Rooted in Responsibility: The Big Picture
This Earth Month series builds on a larger idea.
In Rooted in Responsibility: A 4-Part Earth Month Series for Restaurants, we explored how sustainability is no longer a side initiative. It’s becoming a core part of how restaurants operate, compete, and grow.
From packaging to waste reduction, the most successful operators aren’t treating sustainability as a once-a-year campaign. They’re building it into the way their business runs every day.
This series takes that idea a step further, breaking it down into practical, revenue-driving actions restaurants can actually implement.

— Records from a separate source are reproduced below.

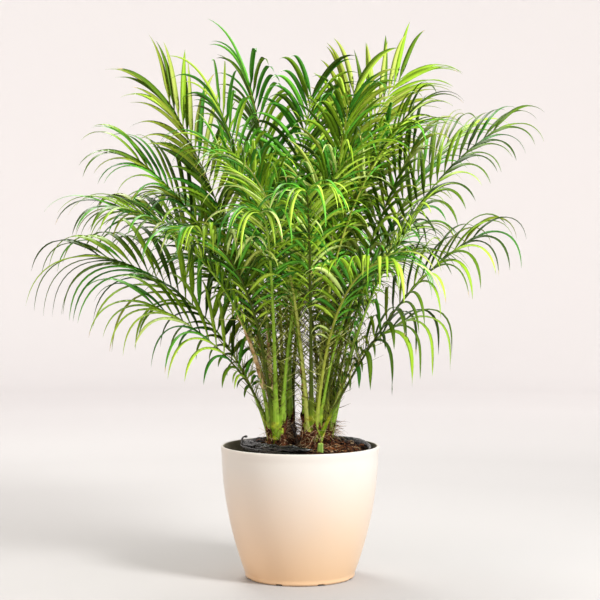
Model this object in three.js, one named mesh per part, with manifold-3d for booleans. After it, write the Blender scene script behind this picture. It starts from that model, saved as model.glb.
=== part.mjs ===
// A pygmy date palm in its pot: a clump of four short stems that carry arching feather fronds,
// rooted in a black nursery liner that stands in a smooth cream pot.
// Millimetres, +Z up, +Y away from the front. The origin is the centre of the pot's flat underside.
import * as THREE from 'three';
import { mergeVertices } from 'three/addons/utils/BufferGeometryUtils.js';
import Module from 'manifold-3d';

const wasm = await Module();
wasm.setup();

const clear = 0.3; // between solids that meet
const degree = Math.PI / 180;
const down = new THREE.Vector3(0, 0, -1);

const pot = {
  height: 250,
  rim: 150, // outer radius at the top
  foot: 102, // outer radius at the bottom
  wall: 5,
  floor: 8,
  edge: 6, // rounding of the foot
  lip: 2.5, // rounding of the rim
  band: 12, // height of the plain band under the rim
  crease: 0.8, // how far the band stands proud
  notches: 8,
  notchWidth: 13,
  notchHeight: 2,
  notchDepth: 14,
  rings: 6, // levels of the curved wall
  sides: 40,
};
const liner = {
  shift: 12, // its centre lies this far to the right of the pot's
  foot: 84,
  rim: 122,
  top: 256,
  wall: 1.5,
  floor: 2,
  roll: 2.5, // the rolled edge stands out this far
  rollHeight: 8,
  sides: 40,
};
const soil = {
  top: 250, // level of the plateau that the stems stand on
  plateau: 108,
  edge: 245, // level along the liner
};
const stem = {
  height: 96,
  // radius at each height above the soil, from the root flare towards the tip
  outline: [[17, 0], [15, 8], [13.5, 40], [10.5, 70], [6, 88]],
  sides: 10,
};
const stems = {
  leftFront: { x: -42, y: -16, leanX: -0.05, leanY: -0.05 },
  leftRear: { x: -24, y: 24, leanX: 0, leanY: 0.06 },
  rightFront: { x: 22, y: -22, leanX: 0, leanY: -0.05 },
  rightRear: { x: 44, y: 18, leanX: 0.06, leanY: 0.04 },
};
const rib = {
  seat: 12, // distance of a petiole's foot from its stem's axis
  stub: 60, // length of petiole that belongs to the stem
  foot: 4.8, // radius at the foot, where the leaflets start, and at the tip
  neck: 3,
  tip: 1,
  flare: 3.5, // how much wider the clasping foot is
  flat: 0.8, // depth over width
  thinning: 0.7, // below 1, the foot thins quickly
  steps: 160, // of the path
  segments: 10, // of the solid
  sides: 4,
  room: 2.2, // between one rib and the next
  bare: 0.34, // share of its length over which the stalk thins quickly
};
const leaf = {
  spacing: 41,
  width: 14,
  thin: 90, // length over thickness
  bend: 0.45, // where along it the leaflet is widest, and bends
  steps: 6,
  room: 0.8, // between a leaflet and any other frond
  angle: 58, // between leaflet and rib at the first pair
  closing: 36, // how far that angle closes towards the last pair
  raise: 25, // how far the leaflets stand up out of the frond's plane
  shortest: 0.28, // length of the first leaflet over that of the longest
  lengthening: 1.9,
  shortening: 0.15, // towards the tip
  stagger: 0.012, // of a pair's right leaflet over its left one
  angleSpread: 8,
  raiseSpread: 14,
  droopSpread: 0.3,
  lengthSpread: 0.14,
};
// Balls strung along ribs, stems and leaflets stand for them where solids have to stay clear.
const ball = {
  step: 4,
  least: 1.8, // radius
};
const colours = {
  pot: 0xefe9df,
  liner: 0x161616,
  soil: 0x3b2418,
  stem: 0x5a3a22,
  frond: 0x4f8a1c,
  dry: 0x1f1712,
};

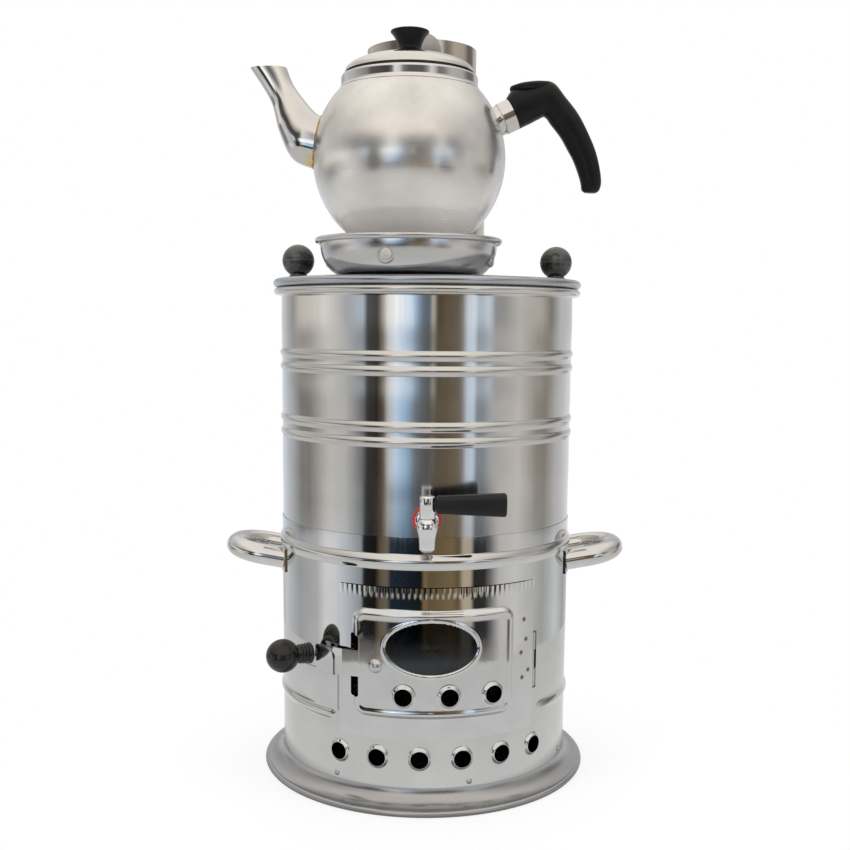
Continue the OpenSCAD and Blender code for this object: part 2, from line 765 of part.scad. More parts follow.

Earth Month Recap: Turning Sustainability Into a Revenue Strategy
Over the past four weeks, we’ve looked at sustainability through a different lens, not just as a responsibility, but as an opportunity to build a smarter, more profitable restaurant.
Part 1: Plating with Purpose: Sustainable Menu Moves for Earth Month
We explored how thoughtful menu choices, from ingredient selection to portioning, can reduce waste while improving margins and efficiency.
Part 2: Packaging that Performs: Greener from the Ground Up
We broke down how packaging impacts cost, quality, and brand perception, and how smarter choices can improve both the customer experience and your bottom line.
Part 3: From Prep to Missed Profits: How Food Waste Impacts Restaurant Delivery
We looked at how reducing food waste directly protects margins, helping restaurants control costs and operate more efficiently.
Part 4: Nourishing the Planet: How Local Sourcing Builds Stronger Restaurant Brands
Now, we’ve closed the loop by showing how sourcing decisions shape your brand, influence customer perception, and drive long-term loyalty.

Takeaway
Earth Month may be in April, but sustainability isn’t seasonal.
It’s not a single initiative. It’s a system. And when that system is aligned, across your menu, your packaging, your operations, and your sourcing, it does more than reduce impact.
It builds a stronger business.
Local sourcing helps restaurants build stronger brands, connect with customers, and drive repeat delivery orders through transparency and quality.